I'll be using z-clips for the middle supports to the table and slotted holes any where I use lag screws to secure directly to top.

I guess my biggest unknown is the color and tone of the 3rd middle board to flow nice with the other two black walnut slabs.


----------



## mdntrdr (Dec 22, 2009)

*If you like contrast...*

Maple and Walnut look nice together.

Or you could join with more Walnut for a more consistent look. :smile:


----------



## woodnthings (Jan 24, 2009)

*Like a farm table?*



mtroilak said:


> I'm thinking the dado cut and insert wouldn't allow the top to move so I will probably scrap that idea.
> 
> I'll be using z-clips for the middle supports to the table and slotted holes any where I use lag screws to secure directly to top.
> 
> I guess my biggest unknown is the color and tone of the 3rd middle board to flow nice with the other two black walnut slabs.


Too much contrast in the center board will make it stand out, but that can also be a plus. If you can find some bird's eye Maple or curly Maple that would add some interest. Woods of the same value/constrast will blend in better, more Walnut for example but the grain should be as fine/close as the Walnut. I would not use Oak personally.

The next issue is how to fasten the top. Z clips are a tried and true methods as are elongated holes in the cross member at the outside edges. The center hole can be a tight fit, with room to contract or expand on the edges.


A useful thread here:
http://www.woodworkingtalk.com/f5/joinery-farm-dining-table-56502/


Some farm tables have aprons on the side, other are just heavy planks with no support, only a cross member at or near each end, depending how the seating is arranged. Here's some examples:
http://images.search.yahoo.com/sear...p=image&fr=ytff1-gl-gen1&va=farm+table+design


----------



## mtroilak (Dec 9, 2013)

Ok Maple is a great idea so building off of that I think I will do a combination. What Im thinking is that I will sandwich another black walnut board in between 1" wide strips of maple which are sandwiched between the large black walnut slabs. 

Is this too many different pieces of wood to glue together strength and wood movement wise? I'll make some nice looking side skirts so I can have a few cross members to support the weight between the legs.


----------



## mdntrdr (Dec 22, 2009)

mtroilak said:


> Is this too many different pieces of wood to glue together strength and wood movement wise?

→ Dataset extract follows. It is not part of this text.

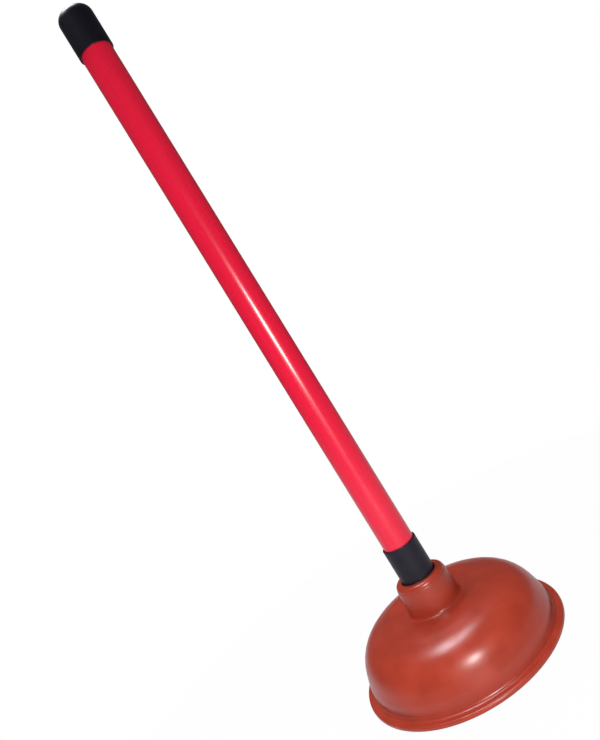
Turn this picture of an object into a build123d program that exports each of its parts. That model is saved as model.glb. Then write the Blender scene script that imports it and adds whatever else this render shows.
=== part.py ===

What you described will be fine. :smile:


----------



## bjones515 (Oct 11, 2013)

I really like the idea of the legs and aprons supporting the wieght and mass of a large table top. I have learned that joinery of aprons to legs is very important. Mortis and tenons, or full or half lap joints work good for me. Here is the table I finished a while back. It's a modern farm table built from construction lumber.


----------



## mtroilak (Dec 9, 2013)

Hey that table looks great, I like the aprons so I think I'll use some maple boards. I just have to figure out a good way to join 2x4 boards to round logs for legs. Im thinking of lag bolts in a slot in the board.


----------



## bjones515 (Oct 11, 2013)

Or good old fashioned mortise and tennion with a chisel


----------



## bjones515 (Oct 11, 2013)

Here is the set, pics taken from customer they have fell in love with it


----------